I wish I could tell you all the wonderful places this journey that you never signed up for will take you on. I wish I could tell you the immense joy your child will bring you. I wish I could tell you how he or she will become a bigger blessing then you ever imagined. I wish I could show you all the amazing people they will bring into your life that you wouldn't have known without them. I wish I could show you how inspiring they will be. But I can't. Because I know you wouldn't believe me. How do I know that? Because once upon a time.. I wouldn't have believed me either.
I know this is your individual journey to travel with your own unique twists and turns along the way, your own mountains to climb and valleys to walk through. I know our paths will look different. I know I can't travel it for you, but I can try to ease the burden, to lighten your load, by walking beside you. I know you are just starting on this road and the trees around you look dark and frightening. They seem to stretch on forever and I know you wonder if the sky will ever ever brighten again? I know it feels like it won't. I know you think you'll never get there. I know you think the fog will never lift. That life will never be fun and light hearted again. I know you feel a shadow on your heart that you believe will never go away. I know.
I know this is not the life you planned.
But let me tell you..
This life is better than what you planned. Because of the Someone who did plan it.
This life with change you, mold you, teach you, strengthen you. This life will humble you and sustain you. This life will open your eyes to see the true goodness in people and you will find beauty where you never thought to look before.
Is it easy? Not quite. Nothing worthwhile ever was. Will you have hard days? Absolutely. Will you still have days where you feel like the weight of the world is upon you and you just cannot possibly go on? Where the pressures and battles seem like too much to take on? You will. And on those days.. give in. Let yourself cry. Let yourself grieve the "should have been" possibilities. You are not expected to be perfect.
You will have moments of physical exhaustion when caring for a child with special needs is too much for your body to handle. Moments of mental exhaustion when the list of phone calls to insurance companies, hospital billing agencies, supply companies and such seems endless. Moments of emotional exhaustion when you cannot stop yourself from worrying about the future. And whether or not your child will walk. Or talk. Or attend a normal school. Or have friends. Or live a long life. Moments when you worry how this will affect your other children. Your family. Your home. Your dreams. Your everything.
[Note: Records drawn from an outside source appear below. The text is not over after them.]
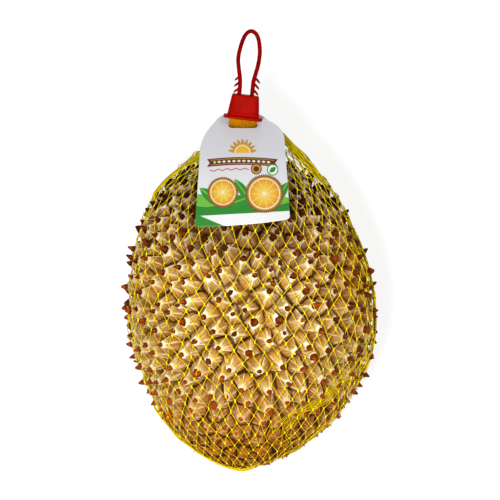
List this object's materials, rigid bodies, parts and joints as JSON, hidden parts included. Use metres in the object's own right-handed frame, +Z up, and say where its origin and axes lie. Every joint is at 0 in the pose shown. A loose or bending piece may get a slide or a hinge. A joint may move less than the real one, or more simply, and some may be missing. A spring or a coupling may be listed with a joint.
{
  "type": "durian in net bag",
  "caption": "Whole spiny durian lying in a drawn-tight diamond net bag, gathered through a slotted card tag into a plastic ferrule with a barbed hanging loop.",
  "frame": {"origin": "middle of the outline seen from above, at the level of the surface that the fruit lies on", "axes": "+Y along the fruit from the blossom end to the stalk end and on to the hanging loop, +X to the right of the card when it is read, +Z up through the side that carries the card"},
  "size_m": [0.2056, 0.3508, 0.195],
  "materials": {
    "husk": "raw fibrous rind, pale spines with rust-brown tips over olive-brown valleys",
    "stalk": "raw corky stalk",
    "net": "extruded plastic net",
    "card": null,
    "ferrule": "moulded, satin gloss",
    "loop": "moulded, gloss"
  },
  "bodies": {
    "root": {"durian_husk": "husk", "fruit_stalk": "stalk", "net_bag": "net", "label_card": "card", "clip_ferrule": "ferrule", "clip_loop": "loop"}
  },
  "joints": []
}
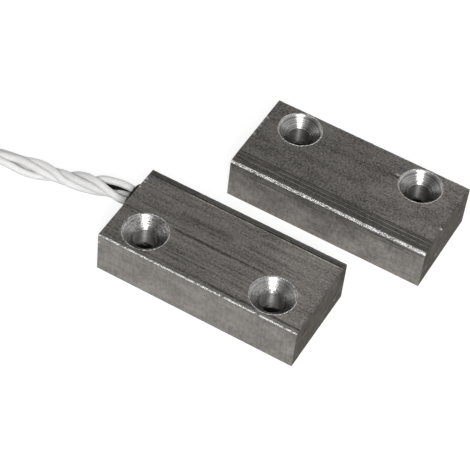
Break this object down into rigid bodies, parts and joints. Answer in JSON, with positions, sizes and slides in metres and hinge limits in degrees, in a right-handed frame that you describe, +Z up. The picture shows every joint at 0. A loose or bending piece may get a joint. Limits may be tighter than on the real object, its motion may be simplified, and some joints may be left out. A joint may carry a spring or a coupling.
{
  "type": "surface magnetic contact",
  "caption": "Surface-mount magnetic contact: an aluminium reed switch block with twisted flying leads, and a matching magnet block, both with countersunk screw holes.",
  "frame": {"origin": "on the surface that both blocks lie on, below the middle of the pair of blocks", "axes": "+X along the blocks from the lead end, +Y from the switch block to the magnet block, +Z up, out of the countersunk faces"},
  "size_m": [0.147, 0.0532, 0.01],
  "materials": {
    "bar_aluminium": "sawn and drawn bar, dull grey with lengthwise lines",
    "black_resin": "cast, half gloss",
    "cast_magnet": "as cast, ground ends",
    "reed_glass": "clear with a green tint",
    "nickel_iron": "rolled and plated",
    "white_insulation": "extruded, smooth",
    "solder": "soldered, bright",
    "tinned_copper": "tinned strands"
  },
  "bodies": {
    "root": {"switch_housing": "bar_aluminium", "magnet_housing": "bar_aluminium", "switch_resin": "black_resin", "magnet_seal": "black_resin", "bar_magnet": "cast_magnet", "reed_glass": "reed_glass", "reed_blade_near": "nickel_iron", "reed_blade_far": "nickel_iron", "reed_wire_near": "white_insulation", "reed_wire_far": "white_insulation", "tamper_loop_wire": "white_insulation", "solder_joint_near": "solder", "solder_joint_far": "solder", "lead_bundle": "white_insulation", "lead_coil": "white_insulation", "lead_tail": "white_insulation", "stripped_end_1": "tinned_copper", "stripped_end_2": "tinned_copper", "stripped_end_3": "tinned_copper", "stripped_end_4": "tinned_copper"}
  },
  "joints": []
}
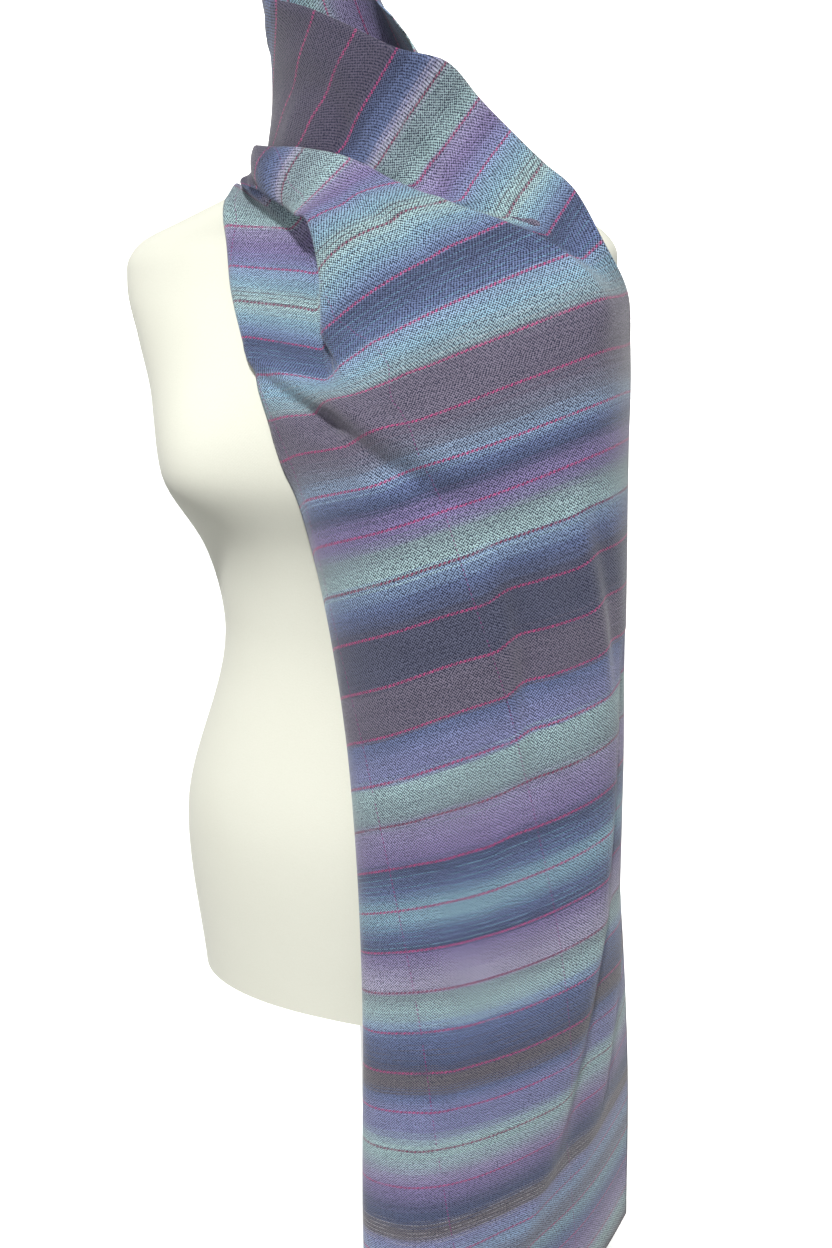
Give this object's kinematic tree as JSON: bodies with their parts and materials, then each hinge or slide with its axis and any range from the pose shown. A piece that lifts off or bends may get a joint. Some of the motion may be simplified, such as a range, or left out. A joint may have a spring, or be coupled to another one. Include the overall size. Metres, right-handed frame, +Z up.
{
  "type": "woven wool scarf on dress form",
  "caption": "Long striped wool scarf wound once round a limbless dress form's neck, one end hanging down the front; the form stands on a pole with a flat round base",
  "frame": {"origin": "centre of the stand base's underside, where it rests on the floor", "axes": "+Z up, -Y is the way the form's front faces, +X is the form's own left, on the viewer's right"},
  "size_m": [0.4342, 0.32, 1.5631],
  "materials": {
    "wool": "striped twill-woven wool with a short nap",
    "jersey": "cream knitted jersey, matt",
    "steel": "brushed",
    "painted_socket": "satin grey paint"
  },
  "bodies": {
    "root": {"inner_end": "wool", "neck_turn": "wool", "chest_spread": "wool", "front_fall": "wool", "form_torso": "jersey", "stand_pole": "steel", "stand_base": "steel", "stand_socket": "painted_socket"}
  },
  "joints": []
}
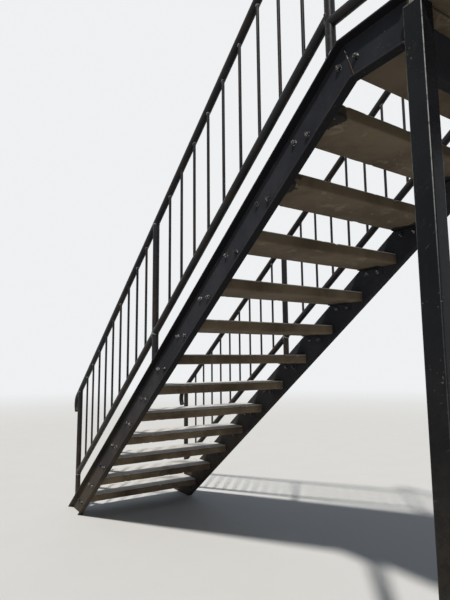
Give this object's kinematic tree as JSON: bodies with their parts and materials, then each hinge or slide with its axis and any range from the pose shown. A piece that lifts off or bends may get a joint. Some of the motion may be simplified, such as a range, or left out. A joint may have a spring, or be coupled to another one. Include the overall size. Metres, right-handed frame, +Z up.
{
  "type": "fire escape stair",
  "caption": "Straight outdoor escape stair with open risers: concrete treads between steel channel stringers, pipe railings with upright bars, landing on columns.",
  "frame": {"origin": "on the ground under the middle of the stair's whole footprint, midway between the stringers", "axes": "+X is the way up, from the foot to the wall; +Y is the left side going up; +Z is up"},
  "size_m": [4.5705, 1.115, 3.537],
  "materials": {
    "frame_paint": "weathered semi-gloss black paint with rust specks",
    "railing_paint": "weathered gloss black paint",
    "tread_concrete": "weathered grey-tan cast concrete",
    "landing_concrete": "weathered grey-tan cast concrete, stained below"
  },
  "bodies": {
    "root": {"stringer_right": "frame_paint", "stringer_left": "frame_paint", "tread_01": "tread_concrete", "tread_02": "tread_concrete", "tread_03": "tread_concrete", "tread_04": "tread_concrete", "tread_05": "tread_concrete", "tread_06": "tread_concrete", "tread_07": "tread_concrete", "tread_08": "tread_concrete", "tread_09": "tread_concrete", "tread_10": "tread_concrete", "tread_11": "tread_concrete", "tread_12": "tread_concrete", "tread_brackets_right": "frame_paint", "tread_brackets_left": "frame_paint", "header_beam": "frame_paint", "wall_beam": "frame_paint", "landing_front_plank": "landing_concrete", "landing_slab": "landing_concrete", "column_right": "frame_paint", "column_left": "frame_paint", "column_base_right": "frame_paint", "column_base_left": "frame_paint", "top_rail_right": "railing_paint", "top_rail_left": "railing_paint", "lower_rail_right": "railing_paint", "lower_rail_left": "railing_paint", "posts_right": "railing_paint", "posts_left": "railing_paint", "balusters_right": "railing_paint", "balusters_left": "railing_paint", "guard_rails_right": "railing_paint", "guard_rails_left": "railing_paint", "guard_posts_right": "railing_paint", "guard_posts_left": "railing_paint", "guard_balusters_right": "railing_paint", "guard_balusters_left": "railing_paint"}
  },
  "joints": []
}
You will have those moments. But then you will come back. Because you are strong. Because you can do this. Because there is a remarkable child waiting, just waiting for you to discover how truly incredible they are. A child who desperately needs you. Who needs you to love them. And hug them. And tell them they're beautiful. Who needs you to hold them while they experience the wind blowing in their face, who needs you to teach them that it's okay to be splashed with water, and that grass tickles beneath their feet. Who wants to blow bubbles with you and hold your hand and experience the simple joys of this world. A child who wants to enjoy life. With you. Their mother. Without being worried about IEP's or IFSP's or special classes. Without stress from phone calls to insurance companies and supply companies. Your child deserves you. And your immesurable love.
Is this how you envisioned your life when you were a little girl dreaming of your fairy tale happily ever after? Probably not. Me either. Wherever this journey leads you, please remember.. You are not alone. Just keep stepping forward, one foot at a time. You can do this. And you will. You are stronger than you think.